2013-08-06 Thread Greg Smith

On 8/5/13 2:36 PM, Josh Berkus wrote:

Most of our users not on Heroku are running with superuser as the app
user now.  Like, 95% of them based on my personal experience (because
our object permissions management sucks).


My percentage wouldn't be nearly that high.  95% of database installs 
done by developers?  That I could believe.  But setups done by 
ex-{Oracle,DB2,Sybase...} DBAs avoid superuser rights for the 
application, and that's around 1/3 of the systems I see.  In general I 
agree that there certainly are a lot of superuser only installs out 
there, I just don't think it's quite as bad as you're painting it.

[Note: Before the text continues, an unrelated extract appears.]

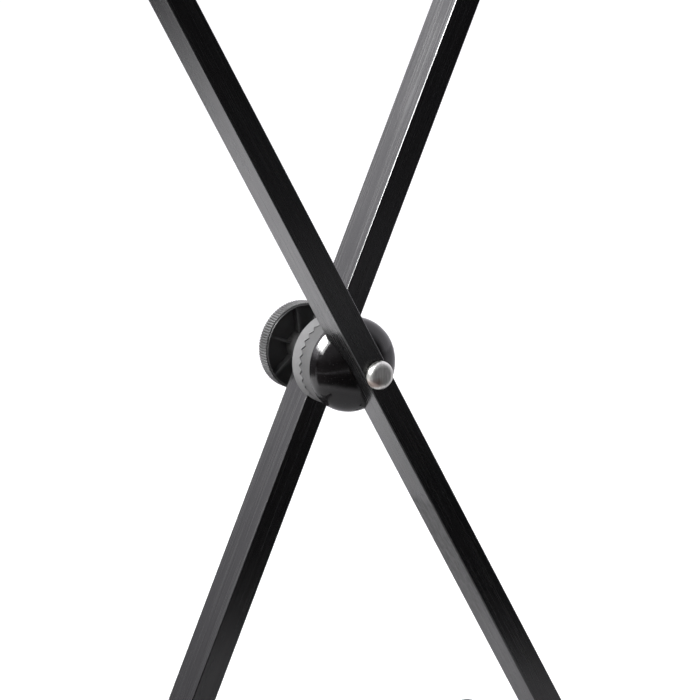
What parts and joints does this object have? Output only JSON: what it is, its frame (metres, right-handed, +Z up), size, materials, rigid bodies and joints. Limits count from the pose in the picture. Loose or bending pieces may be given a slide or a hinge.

The important thing to realize here is that ALTER SYSTEM SET is a 
convenience function.  It’s useful to the extent that it makes people 
feel more comfortable with changing things in the database.  We will 
never stop people from shooting themselves in the foot.  And if the 
barriers added for that purpose are too high, like disabling changes to 
shared_buffers altogether, all you’ll do is make this so restricted that 
it doesn’t satisfy anyone.


The original spec I outlined for how to implement this feature allowed 
disabling the whole thing.  Then it was just commenting out the 
includedir directive from the postgresql.conf.  Allowing people to 
disable use of this feature in a managed configuration environment is 
important.  Beyond that, I don’t expect that we’ll ever make this foolproof.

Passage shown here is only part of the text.